** Stored data **
= = =
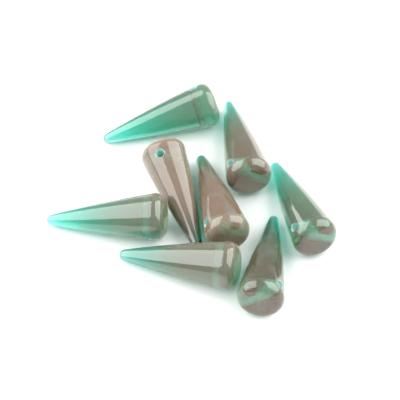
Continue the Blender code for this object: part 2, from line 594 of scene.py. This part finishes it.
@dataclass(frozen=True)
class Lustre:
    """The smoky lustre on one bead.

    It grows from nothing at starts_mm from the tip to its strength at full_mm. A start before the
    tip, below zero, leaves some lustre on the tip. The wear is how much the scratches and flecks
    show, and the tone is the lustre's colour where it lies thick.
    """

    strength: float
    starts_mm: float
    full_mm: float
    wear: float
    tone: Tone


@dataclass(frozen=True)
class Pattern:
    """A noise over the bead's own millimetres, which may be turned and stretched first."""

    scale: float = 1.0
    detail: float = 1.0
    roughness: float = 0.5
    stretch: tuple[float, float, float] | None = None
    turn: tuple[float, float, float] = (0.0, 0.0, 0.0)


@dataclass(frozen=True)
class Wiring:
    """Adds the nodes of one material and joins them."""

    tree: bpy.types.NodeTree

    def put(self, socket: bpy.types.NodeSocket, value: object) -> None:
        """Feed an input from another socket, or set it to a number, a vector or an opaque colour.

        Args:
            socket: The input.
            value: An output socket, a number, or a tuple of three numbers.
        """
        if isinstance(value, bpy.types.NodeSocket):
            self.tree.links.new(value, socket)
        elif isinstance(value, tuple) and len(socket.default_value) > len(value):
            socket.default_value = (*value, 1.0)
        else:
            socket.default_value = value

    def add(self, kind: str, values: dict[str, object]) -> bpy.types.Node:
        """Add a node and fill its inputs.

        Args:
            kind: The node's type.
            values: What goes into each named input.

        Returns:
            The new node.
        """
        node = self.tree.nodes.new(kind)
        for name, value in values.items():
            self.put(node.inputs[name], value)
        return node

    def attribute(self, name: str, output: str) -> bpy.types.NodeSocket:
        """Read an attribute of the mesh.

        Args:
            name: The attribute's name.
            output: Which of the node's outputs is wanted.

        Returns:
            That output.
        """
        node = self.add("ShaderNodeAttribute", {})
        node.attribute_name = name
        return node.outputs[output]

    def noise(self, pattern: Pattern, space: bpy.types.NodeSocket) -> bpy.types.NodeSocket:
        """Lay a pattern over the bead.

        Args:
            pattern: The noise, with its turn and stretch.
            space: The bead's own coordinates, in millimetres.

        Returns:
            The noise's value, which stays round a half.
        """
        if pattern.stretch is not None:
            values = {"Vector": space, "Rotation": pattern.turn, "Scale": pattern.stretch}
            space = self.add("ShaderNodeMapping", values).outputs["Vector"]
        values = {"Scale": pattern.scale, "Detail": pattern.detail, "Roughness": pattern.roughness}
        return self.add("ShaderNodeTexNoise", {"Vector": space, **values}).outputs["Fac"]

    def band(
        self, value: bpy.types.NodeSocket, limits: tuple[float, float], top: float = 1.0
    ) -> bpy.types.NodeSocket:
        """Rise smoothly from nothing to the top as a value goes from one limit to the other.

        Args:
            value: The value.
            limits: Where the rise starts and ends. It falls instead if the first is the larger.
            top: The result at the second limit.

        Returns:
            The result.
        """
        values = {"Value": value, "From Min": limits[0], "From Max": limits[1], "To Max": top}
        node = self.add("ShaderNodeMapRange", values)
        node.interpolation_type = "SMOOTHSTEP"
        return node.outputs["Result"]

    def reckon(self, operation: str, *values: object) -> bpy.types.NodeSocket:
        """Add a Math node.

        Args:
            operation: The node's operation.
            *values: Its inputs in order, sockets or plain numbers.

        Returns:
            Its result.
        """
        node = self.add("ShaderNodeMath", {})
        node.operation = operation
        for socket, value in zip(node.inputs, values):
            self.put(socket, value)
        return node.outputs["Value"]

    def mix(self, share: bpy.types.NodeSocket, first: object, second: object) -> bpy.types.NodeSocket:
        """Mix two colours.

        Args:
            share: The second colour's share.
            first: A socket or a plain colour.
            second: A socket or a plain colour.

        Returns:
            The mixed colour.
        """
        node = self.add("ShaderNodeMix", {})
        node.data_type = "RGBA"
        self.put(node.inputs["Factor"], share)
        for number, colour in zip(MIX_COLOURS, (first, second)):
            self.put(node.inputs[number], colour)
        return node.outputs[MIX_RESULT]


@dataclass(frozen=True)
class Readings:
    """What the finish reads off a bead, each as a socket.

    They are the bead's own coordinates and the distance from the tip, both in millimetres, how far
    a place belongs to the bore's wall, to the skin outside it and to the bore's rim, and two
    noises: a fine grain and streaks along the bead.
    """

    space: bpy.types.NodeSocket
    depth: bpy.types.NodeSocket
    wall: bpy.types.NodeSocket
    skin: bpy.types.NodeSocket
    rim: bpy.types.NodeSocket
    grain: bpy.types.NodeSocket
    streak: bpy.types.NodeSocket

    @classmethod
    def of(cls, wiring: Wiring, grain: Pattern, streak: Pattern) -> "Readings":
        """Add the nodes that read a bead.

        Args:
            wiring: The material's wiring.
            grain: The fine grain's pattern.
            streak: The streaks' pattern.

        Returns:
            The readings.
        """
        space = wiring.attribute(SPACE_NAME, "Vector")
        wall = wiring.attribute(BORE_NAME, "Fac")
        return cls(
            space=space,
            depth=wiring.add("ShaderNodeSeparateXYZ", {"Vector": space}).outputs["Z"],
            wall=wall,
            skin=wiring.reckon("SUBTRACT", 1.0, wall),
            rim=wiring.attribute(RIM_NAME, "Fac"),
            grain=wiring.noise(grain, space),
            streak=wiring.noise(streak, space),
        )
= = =
** Goal **
Take the lines above and print them exactly.

** Answer to the exercise **
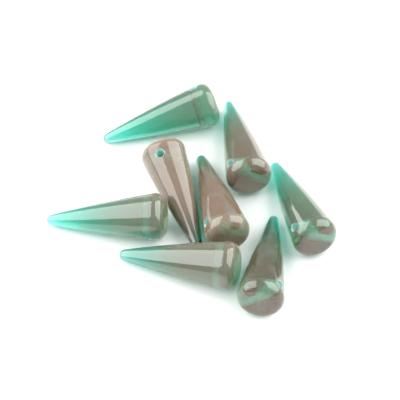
Continue the Blender code for this object: part 2, from line 594 of scene.py. This part finishes it.
@dataclass(frozen=True)
class Lustre:
    """The smoky lustre on one bead.

    It grows from nothing at starts_mm from the tip to its strength at full_mm. A start before the
    tip, below zero, leaves some lustre on the tip. The wear is how much the scratches and flecks
    show, and the tone is the lustre's colour where it lies thick.
    """

    strength: float
    starts_mm: float
    full_mm: float
    wear: float
    tone: Tone


@dataclass(frozen=True)
class Pattern:
    """A noise over the bead's own millimetres, which may be turned and stretched first."""

    scale: float = 1.0
    detail: float = 1.0
    roughness: float = 0.5
    stretch: tuple[float, float, float] | None = None
    turn: tuple[float, float, float] = (0.0, 0.0, 0.0)


@dataclass(frozen=True)
class Wiring:
    """Adds the nodes of one material and joins them."""

    tree: bpy.types.NodeTree

    def put(self, socket: bpy.types.NodeSocket, value: object) -> None:
        """Feed an input from another socket, or set it to a number, a vector or an opaque colour.

        Args:
            socket: The input.
            value: An output socket, a number, or a tuple of three numbers.
        """
        if isinstance(value, bpy.types.NodeSocket):
            self.tree.links.new(value, socket)
        elif isinstance(value, tuple) and len(socket.default_value) > len(value):
            socket.default_value = (*value, 1.0)
        else:
            socket.default_value = value

    def add(self, kind: str, values: dict[str, object]) -> bpy.types.Node:
        """Add a node and fill its inputs.

        Args:
            kind: The node's type.
            values: What goes into each named input.

        Returns:
            The new node.
        """
        node = self.tree.nodes.new(kind)
        for name, value in values.items():
            self.put(node.inputs[name], value)
        return node

    def attribute(self, name: str, output: str) -> bpy.types.NodeSocket:
        """Read an attribute of the mesh.

        Args:
            name: The attribute's name.
            output: Which of the node's outputs is wanted.

        Returns:
            That output.
        """
        node = self.add("ShaderNodeAttribute", {})
        node.attribute_name = name
        return node.outputs[output]

    def noise(self, pattern: Pattern, space: bpy.types.NodeSocket) -> bpy.types.NodeSocket:
        """Lay a pattern over the bead.

        Args:
            pattern: The noise, with its turn and stretch.
            space: The bead's own coordinates, in millimetres.

        Returns:
            The noise's value, which stays round a half.
        """
        if pattern.stretch is not None:
            values = {"Vector": space, "Rotation": pattern.turn, "Scale": pattern.stretch}
            space = self.add("ShaderNodeMapping", values).outputs["Vector"]
        values = {"Scale": pattern.scale, "Detail": pattern.detail, "Roughness": pattern.roughness}
        return self.add("ShaderNodeTexNoise", {"Vector": space, **values}).outputs["Fac"]

    def band(
        self, value: bpy.types.NodeSocket, limits: tuple[float, float], top: float = 1.0
    ) -> bpy.types.NodeSocket:
        """Rise smoothly from nothing to the top as a value goes from one limit to the other.

        Args:
            value: The value.
            limits: Where the rise starts and ends. It falls instead if the first is the larger.
            top: The result at the second limit.

        Returns:
            The result.
        """
        values = {"Value": value, "From Min": limits[0], "From Max": limits[1], "To Max": top}
        node = self.add("ShaderNodeMapRange", values)
        node.interpolation_type = "SMOOTHSTEP"
        return node.outputs["Result"]

    def reckon(self, operation: str, *values: object) -> bpy.types.NodeSocket:
        """Add a Math node.

        Args:
            operation: The node's operation.
            *values: Its inputs in order, sockets or plain numbers.

        Returns:
            Its result.
        """
        node = self.add("ShaderNodeMath", {})
        node.operation = operation
        for socket, value in zip(node.inputs, values):
            self.put(socket, value)
        return node.outputs["Value"]

    def mix(self, share: bpy.types.NodeSocket, first: object, second: object) -> bpy.types.NodeSocket:
        """Mix two colours.

        Args:
            share: The second colour's share.
            first: A socket or a plain colour.
            second: A socket or a plain colour.

        Returns:
            The mixed colour.
        """
        node = self.add("ShaderNodeMix", {})
        node.data_type = "RGBA"
        self.put(node.inputs["Factor"], share)
        for number, colour in zip(MIX_COLOURS, (first, second)):
            self.put(node.inputs[number], colour)
        return node.outputs[MIX_RESULT]


@dataclass(frozen=True)
class Readings:
    """What the finish reads off a bead, each as a socket.

    They are the bead's own coordinates and the distance from the tip, both in millimetres, how far
    a place belongs to the bore's wall, to the skin outside it and to the bore's rim, and two
    noises: a fine grain and streaks along the bead.
    """

    space: bpy.types.NodeSocket
    depth: bpy.types.NodeSocket
    wall: bpy.types.NodeSocket
    skin: bpy.types.NodeSocket
    rim: bpy.types.NodeSocket
    grain: bpy.types.NodeSocket
    streak: bpy.types.NodeSocket

    @classmethod
    def of(cls, wiring: Wiring, grain: Pattern, streak: Pattern) -> "Readings":
        """Add the nodes that read a bead.

        Args:
            wiring: The material's wiring.
            grain: The fine grain's pattern.
            streak: The streaks' pattern.

        Returns:
            The readings.
        """
        space = wiring.attribute(SPACE_NAME, "Vector")
        wall = wiring.attribute(BORE_NAME, "Fac")
        return cls(
            space=space,
            depth=wiring.add("ShaderNodeSeparateXYZ", {"Vector": space}).outputs["Z"],
            wall=wall,
            skin=wiring.reckon("SUBTRACT", 1.0, wall),
            rim=wiring.attribute(RIM_NAME, "Fac"),
            grain=wiring.noise(grain, space),
            streak=wiring.noise(streak, space),
        )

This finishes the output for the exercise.